Around 7 p.m., I had a phone call from Nixon. He had just received an Israeli request for long-term military assistance. He would disapprove it, he said. In fact, he would cut off all military deliveries to Israel until it agreed to a comprehensive peace. He regretted not having done so earlier; he would make up for it now. His successor would thank him.

Was it retaliation for our conversation of a few hours ago—on Nixon's assumption that my faith made me unusually sensitive to pressures on Israel? Or was it the expression of a long-held belief? Almost certainly both. Nixon did not return to the subject; the relevant papers were prepared but never signed.

Wednesday, Aug. 7, Haig told me that Nixon would be meeting that afternoon with key Republican leaders of the Congress: Senator Hugh Scott, Congressman John Rhodes and the respected conservative Senator Barry Goldwater. That might prove decisive. At 5:58 p.m. Haig called. Could I come right over to the White House? The decision had obviously been made. When I entered the Oval Office, I found Nixon alone with his back to the room, gazing at the Rose Garden through the bay windows. I knew the feeling from the time when as a boy I had to emigrate to a foreign land: attempting to say goodbye to something familiar and beloved, to absorb it so that one can never be separated from it. In the process, sadly, one loses it; the self-consciousness of the effort destroys what can only be possessed spontaneously.

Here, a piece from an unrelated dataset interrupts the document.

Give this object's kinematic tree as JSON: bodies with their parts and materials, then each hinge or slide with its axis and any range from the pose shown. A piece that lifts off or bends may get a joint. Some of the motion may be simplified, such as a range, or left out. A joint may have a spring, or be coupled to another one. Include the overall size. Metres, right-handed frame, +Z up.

Nixon turned. He seemed composed, almost at ease. He had decided to resign, he said. The Republican leaders had reinforced his instinct that there was not enough support in Congress to justify a struggle. The country needed repose. He could save our foreign policy only by avoiding a constitutional crisis. He would speak to the nation the next evening, Thursday, Aug. 8; he would resign effective at noon Friday, Aug. 9. He hoped I would stay on to continue the foreign policy of which he was so proud.

The effort seemed to drain him, and I feared for his composure. "History," I said, "will treat you more kindly than your contemporaries have." What I remember is that at that moment I put my arm around him, bridging at the end the distance that had separated us on the human level all these years. Nixon does not report it in his memoirs. So perhaps it did not happen, and I only felt like doing it. Or perhaps Nixon did not want to admit that he needed solace, an emotion that he considered weak but that was in fact the most human reaction possible. It makes no real difference. At the moment of his fall, I felt for Nixon a great tenderness—for the tremendous struggle he had fought within himself, for his anguish, his vulnerability and for his great aspirations defeated in the end by weaknesses of character that became destructive because he had never come to grips with them. If I did not in fact embrace him, I felt as if I had.